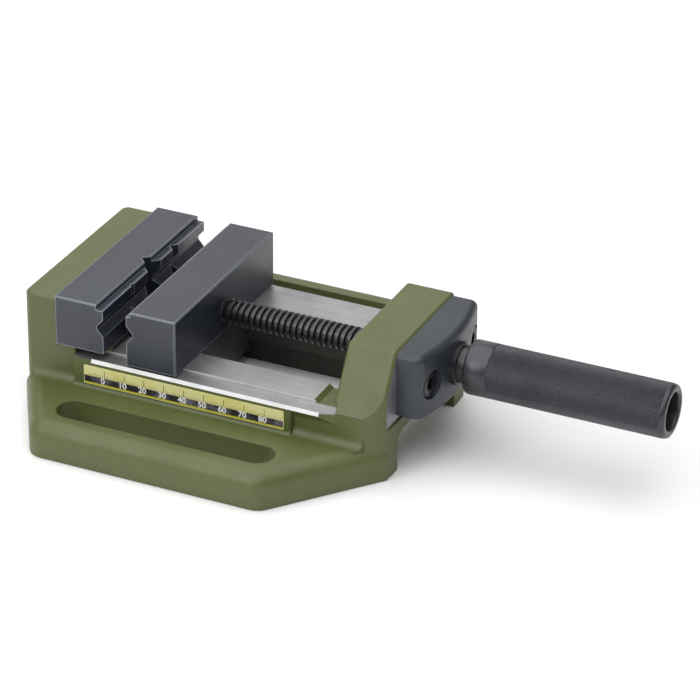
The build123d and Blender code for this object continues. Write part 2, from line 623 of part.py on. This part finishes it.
# ---- spindle, plain over its thread's crests ------------------------------------------------------
spindle = turned(
    (0, SPINDLE_TIP_Y),
    (SPINDLE_NECK_D / 2 - FIT - 1, SPINDLE_TIP_Y),
    (SPINDLE_NECK_D / 2 - FIT, SPINDLE_TIP_Y - 1),
    (SPINDLE_NECK_D / 2 - FIT, SPINDLE_NECK_Y),
    (SPINDLE_D / 2, SPINDLE_NECK_Y - 1),
    (SPINDLE_D / 2, SPINDLE_END_Y + 1.5),
    (SPINDLE_D / 2 - 1.5, SPINDLE_END_Y),
    (0, SPINDLE_END_Y),
)
with spindle:
    with Locations((0, LOCK_PIN_Y, AXIS_Z)):
        Hole(LOCK_PIN_D / 2)
save(spindle, "spindle")

with BuildPart() as spindle_lock_pin:
    with Locations((0, LOCK_PIN_Y, jaw_bottom + LOCK_PIN_LENGTH / 2)):
        add(dowel(LOCK_PIN_D, LOCK_PIN_LENGTH))
save(spindle_lock_pin, "spindle_lock_pin")

# ---- scale plate on the -X pad --------------------------------------------------------------------
with BuildPart() as scale_plate:
    with BuildSketch(Plane.YZ.offset(-PAD_HALF - SCALE_THICKNESS)):
        with Locations((FIXED_GRIP_Y + SCALE_ZERO_INSET - SCALE_LENGTH / 2, SCALE_BOTTOM + SCALE_HEIGHT / 2)):
            RectangleRounded(SCALE_LENGTH, SCALE_HEIGHT, 0.5)
    extrude(amount=SCALE_THICKNESS)
save(scale_plate, "scale_plate")
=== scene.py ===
"""Low drill-press vise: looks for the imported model, with knurl, thread, scale and machined faces."""

import json
import math

import bmesh
import bpy
from mathutils import Matrix, Vector


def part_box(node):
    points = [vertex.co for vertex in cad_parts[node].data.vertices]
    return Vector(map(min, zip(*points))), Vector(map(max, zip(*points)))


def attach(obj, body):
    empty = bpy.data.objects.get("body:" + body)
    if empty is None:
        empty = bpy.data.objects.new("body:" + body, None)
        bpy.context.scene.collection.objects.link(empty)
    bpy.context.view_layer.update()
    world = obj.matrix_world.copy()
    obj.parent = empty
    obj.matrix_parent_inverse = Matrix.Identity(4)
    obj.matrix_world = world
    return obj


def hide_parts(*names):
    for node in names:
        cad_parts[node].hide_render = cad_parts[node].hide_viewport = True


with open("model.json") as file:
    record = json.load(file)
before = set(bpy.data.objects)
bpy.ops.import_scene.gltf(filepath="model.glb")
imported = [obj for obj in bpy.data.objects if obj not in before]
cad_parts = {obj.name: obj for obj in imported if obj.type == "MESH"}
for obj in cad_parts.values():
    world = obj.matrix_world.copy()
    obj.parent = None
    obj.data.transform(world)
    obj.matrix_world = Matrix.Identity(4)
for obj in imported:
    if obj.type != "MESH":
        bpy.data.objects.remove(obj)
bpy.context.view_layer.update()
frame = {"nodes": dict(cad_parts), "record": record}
nodes = frame["nodes"]

MM = 0.001
AXIS_Z = 0.042  # height of the spindle's axis
PITCH = 0.003  # lead of the spindle's thread
BODY = {node: body for body, members in frame["record"]["behaviour"]["bodies"].items() for node in members}
SLOT = {part["node"]: part["material_slot"] for part in frame["record"]["subparts"]}

# Camera: angles in degrees, lens and sensor in millimetres, place in metres.
AZIMUTH, ELEVATION, ROLL = -65.3, 28.5, 0.52
LENS, SENSOR = 190.8, 36
CAMERA_PLACE = (-1.3315, -0.6634, 0.8318)

# Spindle: thread depth, the plain neck at its rear end, and how far the thread runs out at each end.
THREAD_DEPTH = 0.0016
THREAD_CREST, THREAD_FLANK = 0.40, 0.14  # shares of the pitch
NECK_LENGTH, NECK_RADIUS = 0.0165, 0.00499
RUNOUT = 0.002
SPINDLE_SIDES, ROWS_PER_TURN = 72, 20

# Handle: bore, plain band at the neck, and the knurl.
HANDLE_BORE = 0.0086
BAND_LENGTH = 0.0112
KNURL_TEETH, KNURL_DEPTH = 62, 0.00043

# Scale: thickness of the ink and height of the numbers.
INK = 0.00003
NUMBER_HEIGHT = 0.0041
SCALE_LENGTH = 90

# Order of the casting's materials.
PAINT, GROUND, EDGE_HIGHLIGHT, RAW_AND_SHADE, LEDGE = range(5)


# ---- materials ------------------------------------------------------------------------------------
def new_material(name):
    """Empty principled material and its shader."""
    material = bpy.data.materials.new(name)
    material.use_nodes = True
    return material, material.node_tree.nodes["Principled BSDF"]


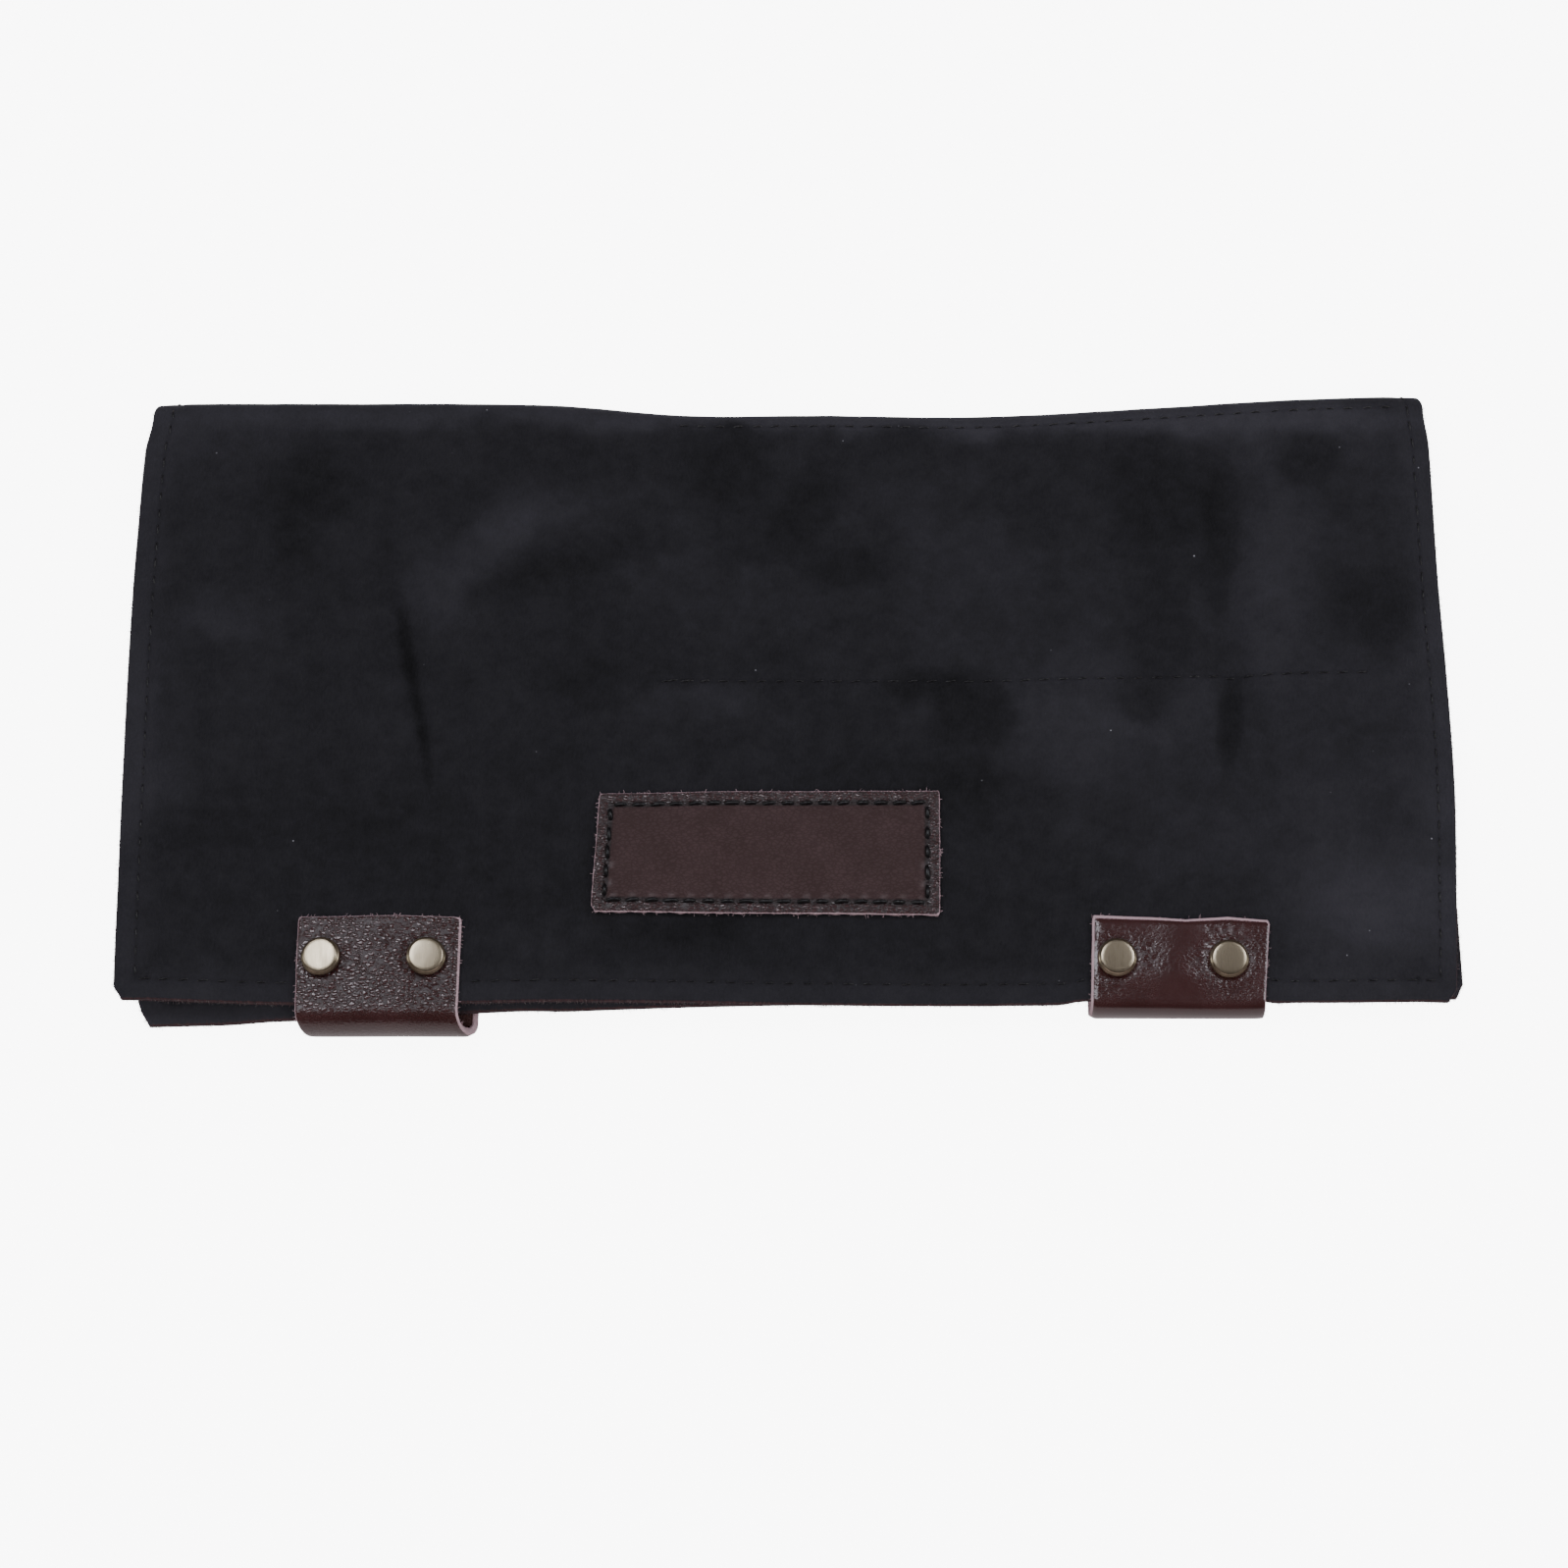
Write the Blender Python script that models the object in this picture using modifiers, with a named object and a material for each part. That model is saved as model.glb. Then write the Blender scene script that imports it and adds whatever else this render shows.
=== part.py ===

──────

> [Stated exercise] Give again, word for word, every line of the listing above from the one with "# ---- scale" to the one with "zip(*points))), Vector(map(max, zip(*points)))", both inclusive, and nothing beyond them.

> [Response]
# ---- scale plate on the -X pad --------------------------------------------------------------------
with BuildPart() as scale_plate:
    with BuildSketch(Plane.YZ.offset(-PAD_HALF - SCALE_THICKNESS)):
        with Locations((FIXED_GRIP_Y + SCALE_ZERO_INSET - SCALE_LENGTH / 2, SCALE_BOTTOM + SCALE_HEIGHT / 2)):
            RectangleRounded(SCALE_LENGTH, SCALE_HEIGHT, 0.5)
    extrude(amount=SCALE_THICKNESS)
save(scale_plate, "scale_plate")
=== scene.py ===
"""Low drill-press vise: looks for the imported model, with knurl, thread, scale and machined faces."""

import json
import math

import bmesh
import bpy
from mathutils import Matrix, Vector


def part_box(node):
    points = [vertex.co for vertex in cad_parts[node].data.vertices]
    return Vector(map(min, zip(*points))), Vector(map(max, zip(*points)))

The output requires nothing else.